Planejamento de crise

Ter um plano de crise bem definido pode prevenir ou minimizar o impacto de episódios maníacos ou depressivos é importante. Uma das melhores estratégias é termos conhecimento prévio do que fazer quando houver uma crise. Gosto de dizer que este planejamento pode salvar vidas e minimiza os prejuízos.

  • Elaboração de um plano de emergência: Inclua contatos de emergência, como médicos, terapeutas e amigos próximos que possam intervir em crises. Na família é importante definir o papel de cada membro para situações de emergência.
  • Ensaios de situações de crise: Realizar simulações de como lidar com uma crise pode proporcionar confiança e assegurar que todos saibam o que fazer em uma situação real. Inclusive o paciente deve estar ciente e sugiro algumas vezes até a participação de um psicólogo junto, para intermediar e treinar.
  • Lista de sinais de alerta: Identificar e documentar comportamentos ou sinais precoces que podem indicar o início de um episódio maníaco ou depressivo ajuda na intervenção precoce e eficaz. Aqui, o diário familiar que comentei acima, funciona super bem.

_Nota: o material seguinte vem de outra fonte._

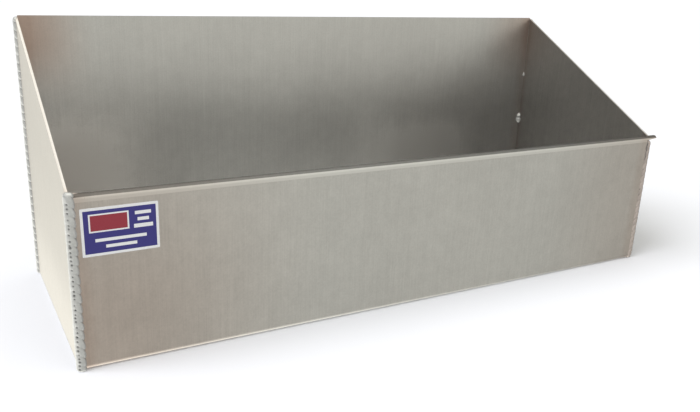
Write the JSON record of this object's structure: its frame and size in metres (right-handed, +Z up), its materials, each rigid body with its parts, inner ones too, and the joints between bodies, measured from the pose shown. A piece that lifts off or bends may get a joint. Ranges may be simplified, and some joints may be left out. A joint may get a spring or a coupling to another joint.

O apoio de familiares e amigos é um dos pilares mais importantes para aqueles que convivem com o transtorno bipolar. Pois, um ambiente compreensivo, informado e proativo pode ampliar significativamente o sucesso do tratamento e a qualidade de vida do paciente. Se você faz parte da rede de apoio de alguém com transtorno bipolar, saiba que seu papel é inestimável e pode fazer toda a diferença no processo de recuperação e estabilização.

O transtorno bipolar não precisa ser estigmado

É crucial lembrar que o transtorno bipolar, como qualquer outra condição de saúde, não define uma pessoa. Infelizmente, o estigma associado aos transtornos mentais muitas vezes impede que indivíduos busquem o tratamento necessário, levando a um ciclo de isolamento e sofrimento. No entanto, juntos, podemos mudar essa narrativa.

Como familiares e amigos, podemos desmistificar os mitos envolvidos e promover a aceitação.

A mudança acontece em pequenos gestos diários. É uma conversa sobre saúde mental de maneira respeitosa, oferecer ajuda no momento necessário, e assim por diante. Porém, o que é verdadeiro é a necessidade de um paciente com bipolaridade procurar uma ajuda psiquiátrica para estabilizar seu humor e ter um acompanhamento próximo.

É um investimento necessário, mas que pode trazer muita qualidade de vida para o paciente e sua família.